LONDON, (Reuters) – Patrick Vieira, who announced his retirement as a player on Bastille Day yesterday, provided what can best be described as muscular elegance for France and Arsenal during his heyday as one of the world’s most effective midfielders.
Powerfully built, and standing 6ft 4 inches (1.93 metres) tall, he was deceptively quick and had an immensely strong physical presence that enabled him to dominate midfield battles.
He was not always quick enough to keep clear of trouble, though, as his career haul of 12 red cards — 10 of them in nine years at Arsenal — testify, but Vieira will be remembered as one of the all-time greats for club and country.
His compatriot Arsene Wenger, who told Arsenal he should sign the youngster before joining the club himself as manager in 1996, knew he had secured an uncut diamond who might not have shone in his brief spell at AC Milan but would do so in the team Wenger envisaged for the north London side.
Even when Vieira was 34, nearly five years after leaving Arsenal for Italy where he played for Juventus and Inter Milan, Wenger toyed with the idea of bringing him back as a stop-gap reinforcement at the club where he had spent his glory years.
“He was a massive success with Arsenal,” Wenger said at the time. “He is a legend here and will always remain so.”

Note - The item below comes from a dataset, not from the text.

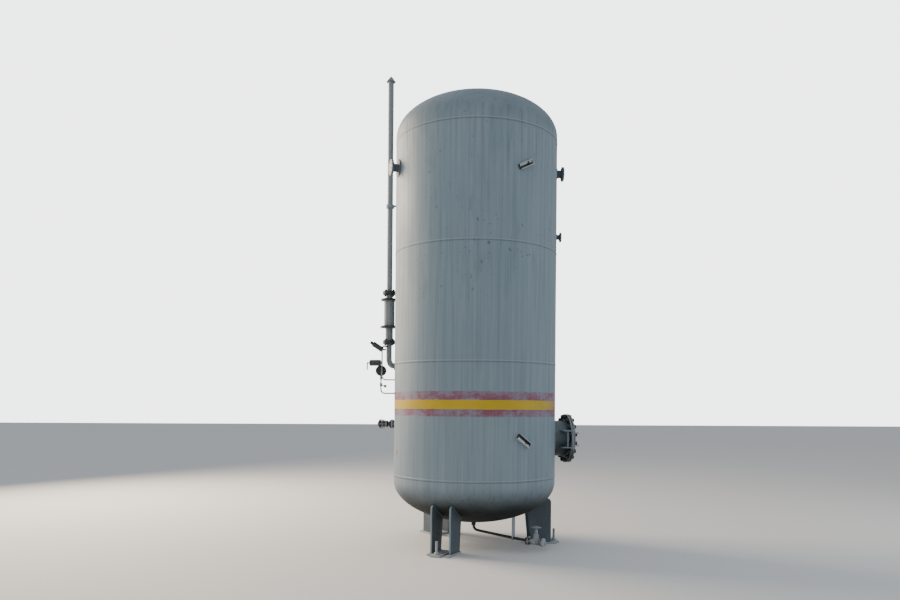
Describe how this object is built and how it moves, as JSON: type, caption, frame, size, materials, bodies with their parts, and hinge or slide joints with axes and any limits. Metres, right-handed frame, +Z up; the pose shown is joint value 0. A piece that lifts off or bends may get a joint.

“He had everything, the first time I ever saw him play as a teenager I knew he was something special. Tall, with quick feet, he had everything. He never hid from anything and the more (responsibility) you gave him the stronger he became.”
Wenger did not in the end re-sign his old captain who instead played out the twilight of his career at Manchester City where his influence, if not his old battling qualities, helped the club enjoy some long overdue success.
The last appearance of his 18-year professional career — a brief cameo as a late substitute — came as City beat Stoke 1-0 in the FA Cup final in May to win their first trophy since 1976.